### PROVIDED RECORDS ###
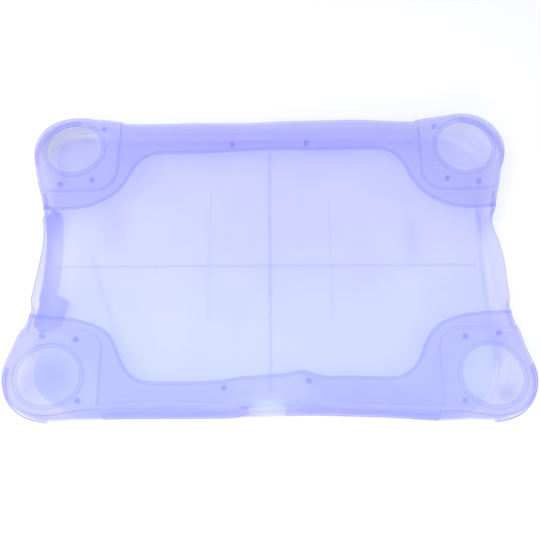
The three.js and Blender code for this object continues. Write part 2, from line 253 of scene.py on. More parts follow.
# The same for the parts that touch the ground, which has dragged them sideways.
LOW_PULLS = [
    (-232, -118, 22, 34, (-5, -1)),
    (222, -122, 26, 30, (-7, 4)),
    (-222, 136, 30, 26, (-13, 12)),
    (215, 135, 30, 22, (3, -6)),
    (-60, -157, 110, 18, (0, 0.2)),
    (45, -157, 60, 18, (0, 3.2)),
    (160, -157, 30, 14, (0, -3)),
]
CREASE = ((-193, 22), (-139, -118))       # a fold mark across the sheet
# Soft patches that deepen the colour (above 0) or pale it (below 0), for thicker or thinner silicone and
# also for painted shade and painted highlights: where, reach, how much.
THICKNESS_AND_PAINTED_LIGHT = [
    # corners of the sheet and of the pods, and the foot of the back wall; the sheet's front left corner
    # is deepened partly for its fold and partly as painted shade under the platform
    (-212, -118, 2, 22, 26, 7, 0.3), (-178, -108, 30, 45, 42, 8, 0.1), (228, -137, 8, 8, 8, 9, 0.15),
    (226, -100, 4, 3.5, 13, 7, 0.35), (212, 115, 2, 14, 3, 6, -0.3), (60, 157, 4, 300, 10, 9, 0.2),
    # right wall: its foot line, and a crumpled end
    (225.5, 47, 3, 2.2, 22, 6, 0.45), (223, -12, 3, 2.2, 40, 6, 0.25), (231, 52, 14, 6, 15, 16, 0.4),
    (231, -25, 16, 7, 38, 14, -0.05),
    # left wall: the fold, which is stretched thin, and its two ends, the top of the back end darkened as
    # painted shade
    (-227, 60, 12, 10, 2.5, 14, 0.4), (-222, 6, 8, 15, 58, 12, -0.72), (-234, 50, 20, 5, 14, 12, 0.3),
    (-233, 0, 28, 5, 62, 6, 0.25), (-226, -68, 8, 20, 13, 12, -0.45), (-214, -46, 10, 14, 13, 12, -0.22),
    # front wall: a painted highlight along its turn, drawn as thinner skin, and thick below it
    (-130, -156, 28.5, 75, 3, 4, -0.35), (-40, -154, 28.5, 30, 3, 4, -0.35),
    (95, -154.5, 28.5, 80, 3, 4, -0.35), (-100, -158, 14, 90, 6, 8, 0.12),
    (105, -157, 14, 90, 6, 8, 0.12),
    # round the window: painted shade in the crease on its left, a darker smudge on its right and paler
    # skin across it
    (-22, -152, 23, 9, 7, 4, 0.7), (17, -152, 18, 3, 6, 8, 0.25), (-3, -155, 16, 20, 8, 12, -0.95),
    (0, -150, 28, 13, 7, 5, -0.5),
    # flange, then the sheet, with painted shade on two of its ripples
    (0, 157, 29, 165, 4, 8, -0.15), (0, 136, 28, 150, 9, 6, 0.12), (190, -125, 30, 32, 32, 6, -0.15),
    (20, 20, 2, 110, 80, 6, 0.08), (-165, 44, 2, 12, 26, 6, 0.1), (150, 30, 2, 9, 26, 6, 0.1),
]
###
### PROVIDED RECORDS ###
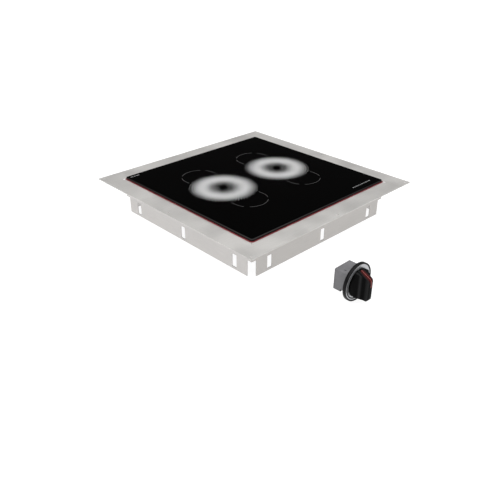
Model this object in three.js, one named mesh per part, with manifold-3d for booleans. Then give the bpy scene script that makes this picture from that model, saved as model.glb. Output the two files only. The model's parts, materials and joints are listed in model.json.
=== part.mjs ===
###
### PROVIDED RECORDS ###
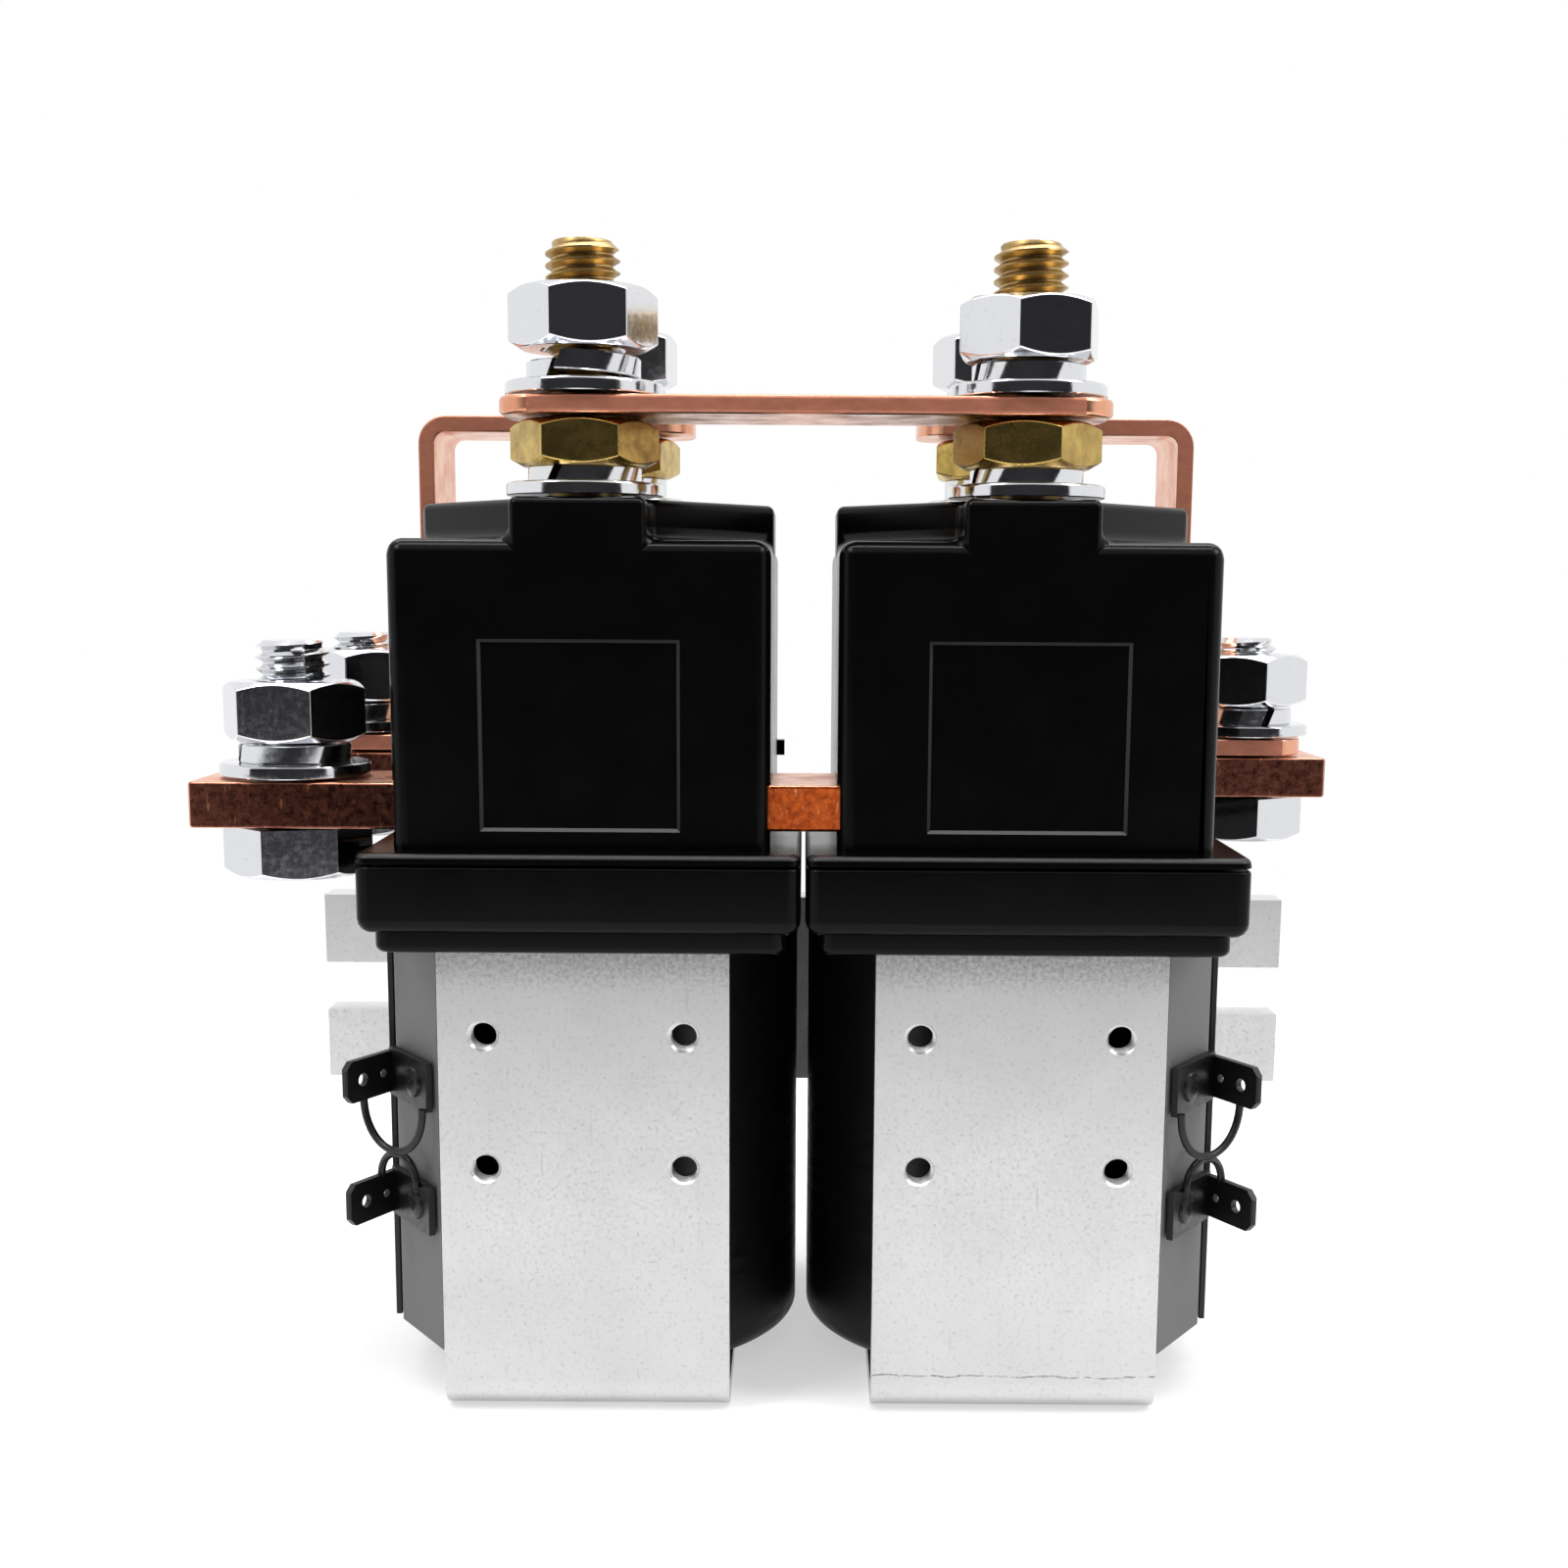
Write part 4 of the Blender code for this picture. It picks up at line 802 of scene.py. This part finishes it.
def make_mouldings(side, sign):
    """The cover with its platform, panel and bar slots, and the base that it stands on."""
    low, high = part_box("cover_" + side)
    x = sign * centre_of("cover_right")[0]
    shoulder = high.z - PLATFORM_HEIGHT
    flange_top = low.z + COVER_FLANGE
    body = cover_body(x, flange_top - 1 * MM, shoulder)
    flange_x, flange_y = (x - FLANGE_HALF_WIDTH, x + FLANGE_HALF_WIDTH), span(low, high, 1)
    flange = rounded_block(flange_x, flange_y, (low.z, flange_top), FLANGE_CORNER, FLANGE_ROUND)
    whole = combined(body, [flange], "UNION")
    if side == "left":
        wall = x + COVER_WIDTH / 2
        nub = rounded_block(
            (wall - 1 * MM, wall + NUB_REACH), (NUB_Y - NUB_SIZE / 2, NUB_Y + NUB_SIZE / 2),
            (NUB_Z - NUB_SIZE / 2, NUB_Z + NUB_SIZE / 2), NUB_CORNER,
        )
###
> [INSTRUCTIONS TO FOLLOW]
Exactly how many lines of the listing above contain the string "from"? Give no more than the number.

> [RESULT OF THE EXERCISE]
2